Momentum-entangled two-photon interference for quantum-limited transverse-displacement estimation

TL;DR

This paper introduces a quantum scheme using entangled photon pairs to achieve ultimate precision in measuring transverse displacements, independent of the displacement magnitude, leveraging quantum interference effects.

Contribution

It presents a novel method for transverse-displacement estimation utilizing momentum-entangled photons, enhancing precision through quantum interference effects.

Findings

Achieves quantum-limited precision in displacement estimation.

Precision increases with the difference in photon transverse momenta.
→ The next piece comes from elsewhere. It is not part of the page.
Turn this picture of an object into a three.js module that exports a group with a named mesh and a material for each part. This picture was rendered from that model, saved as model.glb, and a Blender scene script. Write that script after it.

Estimation is independent of the displacement value for small displacements.

Abstract

We propose a scheme achieving the ultimate quantum precision for the estimation of the transverse displacement between two interfering photons. Such a transverse displacement could be caused, for example, by the refracting properties of the propagation medium or by the orientation of a system of mirrors. By performing transverse-momentum sampling interference between polarization-entangled pairs of photons that propagate with different momenta, we show that it is possible to perform transverse-displacement estimation with a precision that increases with the difference of the transverse momenta of the photons. We show that the precision achieved with our scheme is independent of the value of the displacement, useful when tracking a variable displacement. Moreover, only for small displacements, we show that the estimation can be performed without the need for transverse-momentum-resolving detectors. More fundamentally, we demonstrate that it is the quantum interference arising from two-photon entanglement in the transverse momenta at the very heart of the foreseen quantum-limited sensitivity in the spatial domain.